June 26, the logistics began. I drove to Cumberland Knob (our destination) with John "I'll take World History for 500, Alex" Clevenger. We dropped off my car. Drove back. Got Rob. Our friend Allison "My second home is a tent" Davis (who was going that way (to a lakehouse) anyway) took us to Asheville. (See before picture above) We stayed with Russell "Not related to the famous outdoorsman" and Priscilla "Used to be Nutt" Muir friday night. P-Nutt escorted us to the parkway. We unloaded (Ned, literally, in the woods). Said our good-byes. And Rob and I were off.

Uphill we went. This photo was taken at Craggy Gardens. We entered the cloud about 5,000 ft. We are about 5,600 ft at the taking of this picture. I am smiling. Two minutes later, we are careening down the mountain in less than 20 ft visibility on wet pavement. My hands were throbbing from squeezing the brakes so hard. I was not smiling.

Fortunately, once we got to Mount Mitchell, the clouds parted and it was sunny skies there on out. We flew. My smile was back. Rob had us clocked at over 45 mph at one point. He could have gone faster. I could not have gone slower. (I tried; it felt safer to fly.) The downhill was short-enjoyed. Before I knew it we were slogging it up another behemoth. It was one after another after another after another all day.

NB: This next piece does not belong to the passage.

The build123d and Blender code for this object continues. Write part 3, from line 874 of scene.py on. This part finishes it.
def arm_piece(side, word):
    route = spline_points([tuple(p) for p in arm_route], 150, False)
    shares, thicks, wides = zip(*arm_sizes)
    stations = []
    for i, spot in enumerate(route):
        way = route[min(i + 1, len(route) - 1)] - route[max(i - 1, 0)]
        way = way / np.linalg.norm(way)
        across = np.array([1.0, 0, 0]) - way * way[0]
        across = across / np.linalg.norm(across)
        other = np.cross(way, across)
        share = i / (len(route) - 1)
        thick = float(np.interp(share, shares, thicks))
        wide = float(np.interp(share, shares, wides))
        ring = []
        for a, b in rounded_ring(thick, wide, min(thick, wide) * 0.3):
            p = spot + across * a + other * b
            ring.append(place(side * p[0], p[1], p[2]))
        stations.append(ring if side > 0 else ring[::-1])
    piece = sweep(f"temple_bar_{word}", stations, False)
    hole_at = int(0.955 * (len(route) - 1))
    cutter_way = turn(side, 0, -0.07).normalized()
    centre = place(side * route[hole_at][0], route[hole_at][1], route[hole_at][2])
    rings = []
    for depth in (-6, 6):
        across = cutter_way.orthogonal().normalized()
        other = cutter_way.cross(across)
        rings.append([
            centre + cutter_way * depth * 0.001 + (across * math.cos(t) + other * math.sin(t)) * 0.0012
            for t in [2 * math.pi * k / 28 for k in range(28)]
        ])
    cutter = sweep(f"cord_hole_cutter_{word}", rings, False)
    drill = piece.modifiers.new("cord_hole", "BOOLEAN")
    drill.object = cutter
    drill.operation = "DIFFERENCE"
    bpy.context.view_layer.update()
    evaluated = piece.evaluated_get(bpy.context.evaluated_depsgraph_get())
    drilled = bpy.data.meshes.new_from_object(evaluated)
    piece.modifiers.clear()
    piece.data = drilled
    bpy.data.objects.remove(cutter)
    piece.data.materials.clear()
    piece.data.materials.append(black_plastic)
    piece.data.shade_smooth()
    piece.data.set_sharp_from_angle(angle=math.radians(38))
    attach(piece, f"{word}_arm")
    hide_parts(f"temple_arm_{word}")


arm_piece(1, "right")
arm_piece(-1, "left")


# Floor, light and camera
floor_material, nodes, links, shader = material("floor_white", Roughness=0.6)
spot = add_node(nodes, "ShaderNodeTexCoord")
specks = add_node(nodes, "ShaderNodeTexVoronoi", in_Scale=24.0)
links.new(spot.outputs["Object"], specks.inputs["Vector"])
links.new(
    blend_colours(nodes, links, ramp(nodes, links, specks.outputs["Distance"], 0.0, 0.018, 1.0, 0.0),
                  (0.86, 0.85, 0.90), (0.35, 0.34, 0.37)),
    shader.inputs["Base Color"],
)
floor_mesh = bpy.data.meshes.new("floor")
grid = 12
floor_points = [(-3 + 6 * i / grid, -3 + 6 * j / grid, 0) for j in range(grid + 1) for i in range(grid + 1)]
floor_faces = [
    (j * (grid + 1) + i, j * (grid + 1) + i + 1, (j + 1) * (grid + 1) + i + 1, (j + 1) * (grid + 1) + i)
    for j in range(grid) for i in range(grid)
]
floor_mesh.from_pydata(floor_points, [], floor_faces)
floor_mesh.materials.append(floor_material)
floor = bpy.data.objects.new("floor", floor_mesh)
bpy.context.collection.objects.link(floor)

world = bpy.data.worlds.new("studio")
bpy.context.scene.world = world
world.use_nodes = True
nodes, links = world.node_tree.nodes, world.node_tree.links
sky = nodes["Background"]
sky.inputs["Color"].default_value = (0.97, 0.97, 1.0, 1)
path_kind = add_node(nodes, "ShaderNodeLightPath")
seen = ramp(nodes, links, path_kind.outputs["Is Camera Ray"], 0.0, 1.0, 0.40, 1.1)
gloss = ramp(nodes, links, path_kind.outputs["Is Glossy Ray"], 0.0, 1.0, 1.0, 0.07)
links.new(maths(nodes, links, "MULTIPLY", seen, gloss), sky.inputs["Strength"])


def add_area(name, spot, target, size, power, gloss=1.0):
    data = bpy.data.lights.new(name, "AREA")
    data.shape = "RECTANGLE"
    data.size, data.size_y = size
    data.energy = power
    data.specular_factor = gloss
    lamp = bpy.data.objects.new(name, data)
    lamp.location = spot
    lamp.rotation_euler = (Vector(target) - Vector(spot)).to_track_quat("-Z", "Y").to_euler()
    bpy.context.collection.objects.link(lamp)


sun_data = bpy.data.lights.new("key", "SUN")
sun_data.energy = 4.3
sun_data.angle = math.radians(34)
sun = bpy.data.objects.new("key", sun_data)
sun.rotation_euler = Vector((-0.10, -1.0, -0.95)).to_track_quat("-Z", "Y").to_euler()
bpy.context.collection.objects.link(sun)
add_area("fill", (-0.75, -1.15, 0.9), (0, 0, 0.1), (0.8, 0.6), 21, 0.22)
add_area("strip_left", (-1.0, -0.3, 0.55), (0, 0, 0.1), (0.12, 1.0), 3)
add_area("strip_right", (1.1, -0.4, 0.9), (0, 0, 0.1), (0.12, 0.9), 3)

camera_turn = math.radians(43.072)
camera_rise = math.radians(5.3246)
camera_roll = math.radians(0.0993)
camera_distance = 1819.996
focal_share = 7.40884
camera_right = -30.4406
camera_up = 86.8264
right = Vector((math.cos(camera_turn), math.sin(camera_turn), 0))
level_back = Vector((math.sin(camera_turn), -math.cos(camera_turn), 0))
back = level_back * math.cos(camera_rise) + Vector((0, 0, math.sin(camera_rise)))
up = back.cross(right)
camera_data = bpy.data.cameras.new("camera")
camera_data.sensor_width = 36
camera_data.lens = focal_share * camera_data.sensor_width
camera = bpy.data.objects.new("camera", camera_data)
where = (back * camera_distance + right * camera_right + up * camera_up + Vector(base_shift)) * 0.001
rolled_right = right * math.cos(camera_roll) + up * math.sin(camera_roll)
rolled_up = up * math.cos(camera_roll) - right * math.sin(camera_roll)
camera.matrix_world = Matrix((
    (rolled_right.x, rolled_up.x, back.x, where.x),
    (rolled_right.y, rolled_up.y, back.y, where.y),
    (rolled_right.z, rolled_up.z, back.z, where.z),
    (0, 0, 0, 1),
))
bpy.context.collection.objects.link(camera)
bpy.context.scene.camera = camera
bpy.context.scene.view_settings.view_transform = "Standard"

The crux of day one was between mile marker 324 and 321 (mile 60 into our trip). It was three miles and 1,400 feet of elevation to Chestoa View. It slaughtered me. We took this picture at the point I made us stop to take a break.
We took another break about 1 mile later. No view this time. I just couldn't go any further. I really couldn't. I was too tired to even unclip my left foot, which is why I fell, got this cut you see here. Pretty sweet, huh. I was going about -1 mph when I got it. Ha!

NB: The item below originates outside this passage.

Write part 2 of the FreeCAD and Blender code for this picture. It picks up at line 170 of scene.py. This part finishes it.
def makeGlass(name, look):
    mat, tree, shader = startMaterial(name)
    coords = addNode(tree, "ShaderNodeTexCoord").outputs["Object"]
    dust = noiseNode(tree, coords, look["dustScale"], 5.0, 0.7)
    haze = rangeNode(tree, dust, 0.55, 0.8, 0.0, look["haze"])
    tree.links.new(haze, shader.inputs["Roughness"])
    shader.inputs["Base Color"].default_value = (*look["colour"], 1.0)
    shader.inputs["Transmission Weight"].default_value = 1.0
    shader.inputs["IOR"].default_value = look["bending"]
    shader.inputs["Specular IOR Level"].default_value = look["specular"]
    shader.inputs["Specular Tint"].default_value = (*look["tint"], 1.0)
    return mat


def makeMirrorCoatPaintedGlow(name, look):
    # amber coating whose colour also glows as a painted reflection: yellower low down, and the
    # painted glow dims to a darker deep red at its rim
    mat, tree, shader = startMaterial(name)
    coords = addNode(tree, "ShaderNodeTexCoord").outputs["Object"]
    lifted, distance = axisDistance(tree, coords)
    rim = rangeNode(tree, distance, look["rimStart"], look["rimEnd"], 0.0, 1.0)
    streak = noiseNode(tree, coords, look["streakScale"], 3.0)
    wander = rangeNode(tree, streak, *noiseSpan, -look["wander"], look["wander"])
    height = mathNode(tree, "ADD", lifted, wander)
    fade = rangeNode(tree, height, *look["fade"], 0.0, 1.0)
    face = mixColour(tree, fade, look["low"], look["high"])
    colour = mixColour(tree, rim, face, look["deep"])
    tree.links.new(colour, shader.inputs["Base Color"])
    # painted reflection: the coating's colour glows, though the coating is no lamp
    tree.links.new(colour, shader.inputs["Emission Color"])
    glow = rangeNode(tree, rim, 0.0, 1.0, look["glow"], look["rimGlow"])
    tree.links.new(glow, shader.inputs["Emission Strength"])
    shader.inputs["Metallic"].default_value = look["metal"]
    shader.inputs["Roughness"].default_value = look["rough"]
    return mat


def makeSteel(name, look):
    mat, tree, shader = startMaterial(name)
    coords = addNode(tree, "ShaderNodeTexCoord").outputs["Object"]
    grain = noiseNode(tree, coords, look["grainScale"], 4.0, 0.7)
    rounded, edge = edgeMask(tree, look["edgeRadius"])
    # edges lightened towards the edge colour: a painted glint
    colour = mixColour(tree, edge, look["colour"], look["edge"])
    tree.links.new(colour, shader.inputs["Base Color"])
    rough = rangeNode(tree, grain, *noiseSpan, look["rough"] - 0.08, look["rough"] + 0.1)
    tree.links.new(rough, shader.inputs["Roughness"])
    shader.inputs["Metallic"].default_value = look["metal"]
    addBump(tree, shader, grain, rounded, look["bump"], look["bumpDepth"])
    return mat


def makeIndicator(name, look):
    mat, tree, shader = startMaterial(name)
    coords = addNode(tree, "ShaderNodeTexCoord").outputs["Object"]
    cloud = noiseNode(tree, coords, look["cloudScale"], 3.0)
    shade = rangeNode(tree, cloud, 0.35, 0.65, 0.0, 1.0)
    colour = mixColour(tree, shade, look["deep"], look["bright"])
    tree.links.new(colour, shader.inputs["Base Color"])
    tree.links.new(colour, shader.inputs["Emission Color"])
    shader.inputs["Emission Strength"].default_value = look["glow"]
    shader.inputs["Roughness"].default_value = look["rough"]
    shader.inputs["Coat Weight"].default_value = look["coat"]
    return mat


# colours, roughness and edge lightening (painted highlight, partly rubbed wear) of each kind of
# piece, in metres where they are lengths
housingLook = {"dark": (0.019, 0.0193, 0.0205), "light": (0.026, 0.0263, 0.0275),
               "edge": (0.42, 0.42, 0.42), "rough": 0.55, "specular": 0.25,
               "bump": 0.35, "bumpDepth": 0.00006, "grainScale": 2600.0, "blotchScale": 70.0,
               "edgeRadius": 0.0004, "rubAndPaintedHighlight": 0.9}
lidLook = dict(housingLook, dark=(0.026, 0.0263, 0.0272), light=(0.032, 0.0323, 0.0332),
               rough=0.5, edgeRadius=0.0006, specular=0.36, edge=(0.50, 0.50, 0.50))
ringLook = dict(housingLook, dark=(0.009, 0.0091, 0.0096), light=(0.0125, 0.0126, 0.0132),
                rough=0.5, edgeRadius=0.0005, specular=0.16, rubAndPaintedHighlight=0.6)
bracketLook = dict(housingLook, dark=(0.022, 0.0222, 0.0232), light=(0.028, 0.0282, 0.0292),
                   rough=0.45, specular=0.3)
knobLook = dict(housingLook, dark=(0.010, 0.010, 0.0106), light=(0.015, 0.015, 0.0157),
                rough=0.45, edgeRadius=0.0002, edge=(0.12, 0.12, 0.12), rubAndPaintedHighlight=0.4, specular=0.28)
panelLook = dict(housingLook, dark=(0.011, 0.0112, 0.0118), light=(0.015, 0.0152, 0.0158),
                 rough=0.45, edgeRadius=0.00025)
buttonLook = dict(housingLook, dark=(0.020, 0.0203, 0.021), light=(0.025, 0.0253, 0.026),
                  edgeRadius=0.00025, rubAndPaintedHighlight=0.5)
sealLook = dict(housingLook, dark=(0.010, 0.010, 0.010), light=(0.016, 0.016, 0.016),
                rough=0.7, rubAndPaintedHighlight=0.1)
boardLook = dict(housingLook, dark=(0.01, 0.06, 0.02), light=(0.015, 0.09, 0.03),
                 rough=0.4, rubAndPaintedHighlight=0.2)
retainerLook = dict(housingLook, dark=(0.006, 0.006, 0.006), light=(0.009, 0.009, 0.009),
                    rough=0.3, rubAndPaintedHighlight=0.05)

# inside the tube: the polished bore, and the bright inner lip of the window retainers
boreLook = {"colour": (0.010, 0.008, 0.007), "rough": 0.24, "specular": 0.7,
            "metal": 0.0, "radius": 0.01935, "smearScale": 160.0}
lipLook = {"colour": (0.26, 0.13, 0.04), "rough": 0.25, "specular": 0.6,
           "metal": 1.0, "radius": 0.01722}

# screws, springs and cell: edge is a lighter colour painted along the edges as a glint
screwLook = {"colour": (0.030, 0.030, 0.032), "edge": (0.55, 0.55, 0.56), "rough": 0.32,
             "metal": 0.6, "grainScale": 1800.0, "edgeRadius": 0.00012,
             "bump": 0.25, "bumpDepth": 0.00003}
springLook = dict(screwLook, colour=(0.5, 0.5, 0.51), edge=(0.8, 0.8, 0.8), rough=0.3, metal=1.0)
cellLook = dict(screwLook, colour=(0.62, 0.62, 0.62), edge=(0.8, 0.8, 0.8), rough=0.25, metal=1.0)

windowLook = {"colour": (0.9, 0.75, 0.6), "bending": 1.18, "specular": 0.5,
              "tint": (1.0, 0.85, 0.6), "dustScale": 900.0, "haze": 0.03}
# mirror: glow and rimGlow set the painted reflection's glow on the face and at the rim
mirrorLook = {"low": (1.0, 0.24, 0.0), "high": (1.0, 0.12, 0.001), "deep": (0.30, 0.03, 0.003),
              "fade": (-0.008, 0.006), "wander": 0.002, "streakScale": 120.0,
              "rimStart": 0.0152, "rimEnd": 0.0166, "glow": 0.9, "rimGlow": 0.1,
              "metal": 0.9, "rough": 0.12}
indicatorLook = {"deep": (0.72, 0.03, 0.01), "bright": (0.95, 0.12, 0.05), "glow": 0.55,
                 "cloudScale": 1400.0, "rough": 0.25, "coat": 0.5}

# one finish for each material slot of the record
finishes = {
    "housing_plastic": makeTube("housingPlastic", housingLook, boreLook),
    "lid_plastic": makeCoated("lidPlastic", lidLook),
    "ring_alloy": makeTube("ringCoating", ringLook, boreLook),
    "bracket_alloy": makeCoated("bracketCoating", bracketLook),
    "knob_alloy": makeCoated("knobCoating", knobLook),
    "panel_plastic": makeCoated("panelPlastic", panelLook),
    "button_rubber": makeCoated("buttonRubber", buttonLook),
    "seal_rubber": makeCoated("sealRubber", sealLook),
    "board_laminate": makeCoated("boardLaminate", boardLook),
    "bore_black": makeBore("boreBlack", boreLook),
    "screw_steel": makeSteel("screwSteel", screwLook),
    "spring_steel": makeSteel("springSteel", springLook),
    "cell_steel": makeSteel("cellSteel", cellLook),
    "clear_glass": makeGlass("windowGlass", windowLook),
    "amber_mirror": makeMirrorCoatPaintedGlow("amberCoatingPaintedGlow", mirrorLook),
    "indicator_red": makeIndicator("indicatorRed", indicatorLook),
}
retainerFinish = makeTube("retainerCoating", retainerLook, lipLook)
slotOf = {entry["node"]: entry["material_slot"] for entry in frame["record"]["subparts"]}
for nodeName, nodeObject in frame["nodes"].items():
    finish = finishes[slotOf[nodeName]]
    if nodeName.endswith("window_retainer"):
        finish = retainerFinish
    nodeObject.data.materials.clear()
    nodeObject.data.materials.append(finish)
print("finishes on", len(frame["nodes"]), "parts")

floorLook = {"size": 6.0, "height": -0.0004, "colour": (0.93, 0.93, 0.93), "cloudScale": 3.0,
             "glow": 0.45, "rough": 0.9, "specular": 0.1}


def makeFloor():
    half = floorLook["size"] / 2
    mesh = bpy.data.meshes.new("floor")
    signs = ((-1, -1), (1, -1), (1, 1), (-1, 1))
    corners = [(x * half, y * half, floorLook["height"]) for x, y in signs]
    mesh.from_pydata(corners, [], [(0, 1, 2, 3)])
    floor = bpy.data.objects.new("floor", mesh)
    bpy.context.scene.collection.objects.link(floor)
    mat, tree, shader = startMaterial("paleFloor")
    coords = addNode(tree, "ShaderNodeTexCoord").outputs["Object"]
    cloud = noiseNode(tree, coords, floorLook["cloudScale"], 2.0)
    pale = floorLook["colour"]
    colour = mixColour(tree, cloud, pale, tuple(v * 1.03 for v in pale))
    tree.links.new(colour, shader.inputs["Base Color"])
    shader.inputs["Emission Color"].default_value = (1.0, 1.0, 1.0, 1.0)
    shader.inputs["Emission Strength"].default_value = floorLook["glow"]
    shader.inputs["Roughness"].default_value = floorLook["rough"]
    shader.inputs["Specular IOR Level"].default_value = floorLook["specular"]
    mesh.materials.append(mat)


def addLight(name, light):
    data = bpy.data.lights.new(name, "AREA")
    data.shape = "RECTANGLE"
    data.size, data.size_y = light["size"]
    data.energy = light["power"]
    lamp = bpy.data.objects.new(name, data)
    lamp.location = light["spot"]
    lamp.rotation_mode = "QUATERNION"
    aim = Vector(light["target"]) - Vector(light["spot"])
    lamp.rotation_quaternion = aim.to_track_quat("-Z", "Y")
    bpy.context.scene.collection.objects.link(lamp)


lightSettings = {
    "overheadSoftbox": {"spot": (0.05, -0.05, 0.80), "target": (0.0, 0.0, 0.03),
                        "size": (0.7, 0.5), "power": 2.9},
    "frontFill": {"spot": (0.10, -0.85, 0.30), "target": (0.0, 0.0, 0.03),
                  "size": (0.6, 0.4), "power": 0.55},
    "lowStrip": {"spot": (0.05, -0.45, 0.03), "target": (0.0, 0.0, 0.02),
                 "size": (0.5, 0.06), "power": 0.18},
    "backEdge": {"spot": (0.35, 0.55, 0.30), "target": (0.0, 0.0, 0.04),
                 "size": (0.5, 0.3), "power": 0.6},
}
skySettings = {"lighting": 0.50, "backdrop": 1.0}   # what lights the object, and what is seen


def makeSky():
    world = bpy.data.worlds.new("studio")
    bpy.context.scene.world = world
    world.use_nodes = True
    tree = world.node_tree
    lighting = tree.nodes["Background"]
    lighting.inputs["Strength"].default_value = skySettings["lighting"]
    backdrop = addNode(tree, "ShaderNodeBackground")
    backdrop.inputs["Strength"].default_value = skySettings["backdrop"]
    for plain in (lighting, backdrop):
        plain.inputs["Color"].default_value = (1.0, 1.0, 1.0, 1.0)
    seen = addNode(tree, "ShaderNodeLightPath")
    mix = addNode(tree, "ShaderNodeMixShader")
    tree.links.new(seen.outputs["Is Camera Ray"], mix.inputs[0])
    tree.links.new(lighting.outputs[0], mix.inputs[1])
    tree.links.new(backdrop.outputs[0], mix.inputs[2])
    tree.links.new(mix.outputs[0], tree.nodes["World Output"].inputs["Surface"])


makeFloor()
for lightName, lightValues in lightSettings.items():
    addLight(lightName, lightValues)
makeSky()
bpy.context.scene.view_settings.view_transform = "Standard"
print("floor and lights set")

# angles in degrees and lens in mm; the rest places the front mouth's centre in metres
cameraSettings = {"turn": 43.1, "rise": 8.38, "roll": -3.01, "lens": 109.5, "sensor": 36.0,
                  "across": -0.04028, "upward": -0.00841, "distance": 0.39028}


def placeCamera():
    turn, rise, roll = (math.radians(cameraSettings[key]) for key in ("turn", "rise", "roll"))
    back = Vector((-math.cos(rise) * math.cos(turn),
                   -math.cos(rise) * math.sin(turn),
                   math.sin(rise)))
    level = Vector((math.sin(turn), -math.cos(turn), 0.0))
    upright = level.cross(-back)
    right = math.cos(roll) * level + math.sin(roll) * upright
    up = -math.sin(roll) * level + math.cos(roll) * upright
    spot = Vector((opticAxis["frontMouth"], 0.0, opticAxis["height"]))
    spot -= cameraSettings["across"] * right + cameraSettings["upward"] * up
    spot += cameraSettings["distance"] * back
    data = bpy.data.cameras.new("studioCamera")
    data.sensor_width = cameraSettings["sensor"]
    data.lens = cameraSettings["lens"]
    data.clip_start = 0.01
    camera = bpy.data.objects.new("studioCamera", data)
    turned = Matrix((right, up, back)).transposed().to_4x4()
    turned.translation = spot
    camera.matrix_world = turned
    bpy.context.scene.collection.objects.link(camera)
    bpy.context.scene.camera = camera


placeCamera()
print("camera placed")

Rob was a great sport. I'm sure at any moment, at every moment, he could have smoked me. At least gotten frustrated for the pace I was making us take. I asked Rob later that evening (we had taken a taxi (my idea) into Blowing Rock for dinner) if he had gotten tired at any point. He said, "No." That made me feel a ton better.

As we sat down to Mellow Mushroom, I dubbed him "Oak Legs." I dubbed my own "Weeping Willows." We talked, laughed, even cried as we ate about the equivalent of our body weights in beer and pizza. We walked home. I went to bed. It was 8:30 pm.

The next day was more of the same. Up, down, Up, down, Up....But it wasn't as difficult and not as surprising. Only 77 miles and 5,000 something feet of elevation gain. (I can't believe I just wrote only.) We took this shot as we left Ashe County. The thing about the Blue ridge Parkway is it's so stinking beautiful. And combining the beauty with difficulty was downright magical. I'm having a hard time putting it into words. I guess, when it's hard, you just appreciate the beauty more. At the same time, I was also aware of how much I was missing - the sweat being in my eyes, my heart squeezing the insides of my chest cavity, my lungs burning - I'm sure I rode right on by things, if I knew they were there, I would have wanted to stop and see. There was also the knowledge that starting hurt so bad after stopping. And I was hurting already.

All in all it was an incredible two days, even for an infrequent biker like me. A trip I will never forget. One that I will most definitely do again. What do you say? Blue Ridge 2010...you in? Check out our new logo, inspired by my greasy weeping willows!
(No matter how hard I try, I always seem to get grease on me. This perfect chain print was not done on purpose and occurred two seconds after we arrived at Cumberland Knob.)